Having walked through the entire chain of reasoning, two things matter more than “who did it.”
First, there is an inherent vulnerability in GNSS systems. GPS signals are extraordinarily weak when they reach the ground, relying on the assumption that no one will transmit in that frequency band. Terrestrial interference sources can be blocked by terrain and buildings, but space-based sources beam directly down along the line of sight, hitting everything. The behavior of one particular nation is merely a trigger — the real problem is an intrinsic property of the entire global navigation satellite system architecture. Solution directions include fiber-optic time synchronization, enhanced Loran ground-based navigation systems, and alternative positioning technologies based on magnetic fields or quantum sensing, but none of these are yet at the level of everyday infrastructure.
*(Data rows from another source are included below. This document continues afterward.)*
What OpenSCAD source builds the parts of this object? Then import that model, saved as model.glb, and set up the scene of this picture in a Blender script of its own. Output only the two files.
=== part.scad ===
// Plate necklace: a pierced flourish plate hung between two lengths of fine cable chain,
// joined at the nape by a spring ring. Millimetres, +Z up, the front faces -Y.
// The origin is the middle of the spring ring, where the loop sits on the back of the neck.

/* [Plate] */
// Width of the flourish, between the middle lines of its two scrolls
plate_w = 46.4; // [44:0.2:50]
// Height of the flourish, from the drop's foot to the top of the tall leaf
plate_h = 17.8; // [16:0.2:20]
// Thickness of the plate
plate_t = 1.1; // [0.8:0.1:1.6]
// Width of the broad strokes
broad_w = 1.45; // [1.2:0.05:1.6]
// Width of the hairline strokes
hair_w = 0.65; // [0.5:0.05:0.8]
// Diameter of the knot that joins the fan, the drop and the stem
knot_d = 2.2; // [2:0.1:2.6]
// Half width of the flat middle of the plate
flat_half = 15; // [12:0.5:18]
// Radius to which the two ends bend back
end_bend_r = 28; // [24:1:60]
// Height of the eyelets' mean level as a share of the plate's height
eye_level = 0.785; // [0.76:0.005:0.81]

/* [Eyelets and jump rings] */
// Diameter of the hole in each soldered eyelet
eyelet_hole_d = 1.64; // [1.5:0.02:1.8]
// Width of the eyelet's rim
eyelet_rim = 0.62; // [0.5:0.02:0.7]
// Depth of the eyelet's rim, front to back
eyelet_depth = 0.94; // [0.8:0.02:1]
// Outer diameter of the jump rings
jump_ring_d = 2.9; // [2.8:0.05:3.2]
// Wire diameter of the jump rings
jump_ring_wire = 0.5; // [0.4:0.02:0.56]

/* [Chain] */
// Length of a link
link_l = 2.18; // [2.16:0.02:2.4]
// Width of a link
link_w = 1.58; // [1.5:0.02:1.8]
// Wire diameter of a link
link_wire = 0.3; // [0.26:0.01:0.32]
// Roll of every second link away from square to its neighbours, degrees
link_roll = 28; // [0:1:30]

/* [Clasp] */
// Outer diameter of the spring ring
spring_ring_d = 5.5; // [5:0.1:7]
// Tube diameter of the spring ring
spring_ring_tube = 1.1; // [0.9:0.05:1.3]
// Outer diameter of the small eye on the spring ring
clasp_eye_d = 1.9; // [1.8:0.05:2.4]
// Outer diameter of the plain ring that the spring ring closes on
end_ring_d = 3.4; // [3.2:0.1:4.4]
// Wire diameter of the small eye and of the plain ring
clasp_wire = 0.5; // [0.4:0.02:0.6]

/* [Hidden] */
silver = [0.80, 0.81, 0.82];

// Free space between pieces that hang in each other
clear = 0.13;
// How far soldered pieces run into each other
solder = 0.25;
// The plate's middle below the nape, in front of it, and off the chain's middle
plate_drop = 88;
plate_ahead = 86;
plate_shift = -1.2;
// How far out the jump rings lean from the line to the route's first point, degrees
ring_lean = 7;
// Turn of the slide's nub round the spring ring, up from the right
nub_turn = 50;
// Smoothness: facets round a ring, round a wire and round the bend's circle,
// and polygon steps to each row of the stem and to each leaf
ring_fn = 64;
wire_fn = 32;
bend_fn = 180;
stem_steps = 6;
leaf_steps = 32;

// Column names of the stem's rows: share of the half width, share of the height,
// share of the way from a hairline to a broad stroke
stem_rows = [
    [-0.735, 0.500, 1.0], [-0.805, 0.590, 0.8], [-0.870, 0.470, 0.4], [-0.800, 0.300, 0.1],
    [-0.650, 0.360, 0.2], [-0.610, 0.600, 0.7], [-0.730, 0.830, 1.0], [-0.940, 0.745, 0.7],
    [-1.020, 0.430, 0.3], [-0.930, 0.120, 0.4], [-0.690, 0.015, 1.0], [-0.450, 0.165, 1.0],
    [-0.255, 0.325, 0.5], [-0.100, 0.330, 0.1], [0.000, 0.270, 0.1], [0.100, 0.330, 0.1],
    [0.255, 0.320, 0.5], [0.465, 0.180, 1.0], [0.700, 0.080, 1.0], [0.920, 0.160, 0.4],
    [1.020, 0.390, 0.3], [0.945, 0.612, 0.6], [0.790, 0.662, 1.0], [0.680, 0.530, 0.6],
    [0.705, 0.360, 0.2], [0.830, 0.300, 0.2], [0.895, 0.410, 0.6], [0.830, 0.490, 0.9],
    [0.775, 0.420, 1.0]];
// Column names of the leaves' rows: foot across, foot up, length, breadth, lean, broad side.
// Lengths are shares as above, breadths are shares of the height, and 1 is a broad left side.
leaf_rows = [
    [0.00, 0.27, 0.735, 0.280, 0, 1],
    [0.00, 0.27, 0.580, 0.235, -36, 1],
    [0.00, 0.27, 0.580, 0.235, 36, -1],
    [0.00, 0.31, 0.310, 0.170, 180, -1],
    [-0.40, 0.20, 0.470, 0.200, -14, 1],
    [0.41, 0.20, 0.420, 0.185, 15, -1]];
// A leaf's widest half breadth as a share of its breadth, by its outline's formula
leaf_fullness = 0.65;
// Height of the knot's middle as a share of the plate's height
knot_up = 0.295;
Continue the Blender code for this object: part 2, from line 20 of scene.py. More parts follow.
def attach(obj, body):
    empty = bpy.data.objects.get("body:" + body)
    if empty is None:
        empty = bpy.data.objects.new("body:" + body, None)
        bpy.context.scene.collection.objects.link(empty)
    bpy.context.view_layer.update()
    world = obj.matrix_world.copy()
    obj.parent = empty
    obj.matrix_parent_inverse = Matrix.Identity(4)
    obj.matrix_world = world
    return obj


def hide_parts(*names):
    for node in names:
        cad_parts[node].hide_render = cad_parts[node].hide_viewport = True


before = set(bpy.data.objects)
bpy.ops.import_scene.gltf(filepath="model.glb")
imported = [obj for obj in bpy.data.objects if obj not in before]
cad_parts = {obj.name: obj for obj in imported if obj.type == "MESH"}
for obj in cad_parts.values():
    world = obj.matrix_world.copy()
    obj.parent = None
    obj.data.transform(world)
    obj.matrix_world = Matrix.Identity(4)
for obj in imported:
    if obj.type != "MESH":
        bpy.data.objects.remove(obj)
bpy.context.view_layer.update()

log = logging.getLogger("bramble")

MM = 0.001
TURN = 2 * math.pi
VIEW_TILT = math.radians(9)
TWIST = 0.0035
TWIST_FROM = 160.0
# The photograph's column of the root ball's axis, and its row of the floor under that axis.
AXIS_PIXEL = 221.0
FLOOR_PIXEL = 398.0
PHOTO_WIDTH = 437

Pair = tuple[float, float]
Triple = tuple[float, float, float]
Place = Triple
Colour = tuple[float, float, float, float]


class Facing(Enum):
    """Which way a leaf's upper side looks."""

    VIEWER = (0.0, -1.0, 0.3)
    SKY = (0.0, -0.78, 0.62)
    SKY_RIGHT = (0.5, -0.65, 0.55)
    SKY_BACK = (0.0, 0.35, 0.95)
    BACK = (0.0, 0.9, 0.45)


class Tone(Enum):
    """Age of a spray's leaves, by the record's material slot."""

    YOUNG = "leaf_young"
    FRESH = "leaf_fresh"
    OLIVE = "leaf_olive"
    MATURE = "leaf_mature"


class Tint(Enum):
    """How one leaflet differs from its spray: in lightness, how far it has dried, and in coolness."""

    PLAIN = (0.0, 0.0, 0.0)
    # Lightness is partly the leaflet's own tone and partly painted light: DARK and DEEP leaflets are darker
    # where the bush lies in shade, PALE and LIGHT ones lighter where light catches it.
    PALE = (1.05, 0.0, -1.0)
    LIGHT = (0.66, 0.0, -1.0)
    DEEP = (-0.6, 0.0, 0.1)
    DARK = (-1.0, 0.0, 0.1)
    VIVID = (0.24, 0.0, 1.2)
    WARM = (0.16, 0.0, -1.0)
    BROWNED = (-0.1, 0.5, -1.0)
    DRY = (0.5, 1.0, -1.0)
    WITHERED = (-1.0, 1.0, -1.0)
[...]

Second, the unexpected value of open scientific data infrastructure. The IGS network was originally built to measure crustal motion and atmospheric delay, yet it became a global space-based interference monitoring network. Not a single step in the entire chain of deduction relied on classified intelligence: the monitoring data is public, satellite orbits are public, and the raw IQ data was voluntarily provided by peers. What this episode demonstrates is not the technological advantage of any one country, but rather that an open scientific infrastructure generated security value in a completely unanticipated direction.
The paper is currently an arXiv preprint and has not yet undergone traditional peer review. If it passes peer review and is published in a journal, or if an independent team reproduces the TDOA localization results, the credibility of these findings will further increase. Until then, the most appropriate stance is to read it as a rigorous yet bounded research report.